# Cycletruck Whizzer



## Vincer (May 15, 2018)

I know it might be difficult given all the green paint but is there any Cycletruck experts willing to take a guess at what year this is. I know the motor is early 1940’s so I’m assuming it’s probably early 40’s as well. It looks to me like a previous owner painted it to look like a military bike. Would love to hear from any of you experts out there. Thanks Vince


----------



## Rust_Trader (May 15, 2018)

Killer


----------



## whizzer_motorbike_fan (May 15, 2018)

Looks to me like and F model whizzer engine on that bike!


----------



## Vincer (May 15, 2018)

That’s kind of what I thought as well but I’m not sure what the differences were between the E and F engines.


----------



## rhenning (May 16, 2018)

The chassis is not a Schwinn made cycle truck.  Ross or someone like them did those.  I am blanking on the right name.  Roger


----------



## 39zep (May 16, 2018)

D and E models were friction drive. F was first with belt drive.

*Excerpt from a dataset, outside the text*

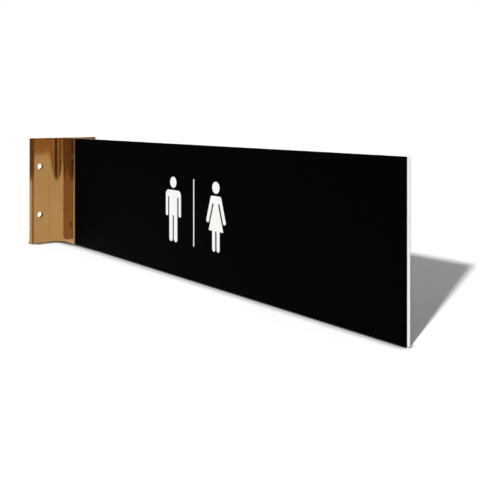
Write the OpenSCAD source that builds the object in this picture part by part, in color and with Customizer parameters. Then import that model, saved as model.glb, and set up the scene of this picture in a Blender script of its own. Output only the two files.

Low numbers of these produced until the more common H and J versions.


----------



## bricycle (May 16, 2018)

Love it!!!


----------



## whizzerbug (May 16, 2018)

the bike looks like a CWC possibly a roadmaster prewar


----------



## Whizzerick (May 17, 2018)

Fantastic bike!


----------



## Vincer (May 17, 2018)

I was able to get a few more photos. It is a Roadmaster as Whizzerbug indicated. More than likely prewar given the Whizzer model F motor. Vince


----------



## Schwinncoll (Nov 25, 2018)

Roland will know more.  He should be on here also.  But I am pretty sure this is a Roadmaster with the curved bar.  Engine who knows I only know H & J Whizzer motors.  Don't you hate when someone dickers with something and thinks it will look better as a fake military bike?  Someone did the same thing with my 52 Whizzer Cycle Truck.  Its not like that anymore!


----------



## Vincer (Nov 26, 2018)

Schwinncoll said:


> Roland will know more. He should be on here also. But I am pretty sure this is a Roadmaster with the curved bar. Engine who knows I only know H & J Whizzer motors. Don't you hate when someone dickers with something and thinks it will look better as a fake military bike? Someone did the same thing with my 52 Whizzer Cycle Truck. Its not like that anymore




I agree, the previous owner painted everything on this bike green, including the tires, to make it look like a military bike. It doesn't look like this any longer. I stripped the whole bike down to almost bare metal and replaced the F-motor with a rebuilt H-motor and automatic trans. It rides beautifully. When I get a chance I'll post a few pictures of what it looks like now. It's not finished as I haven't painted it yet because I don't want to invest in an expensive paint job. Instead, I think I'm going to try my hand at a "patina" paint job so that the paint has an old look to it. Thanks!


----------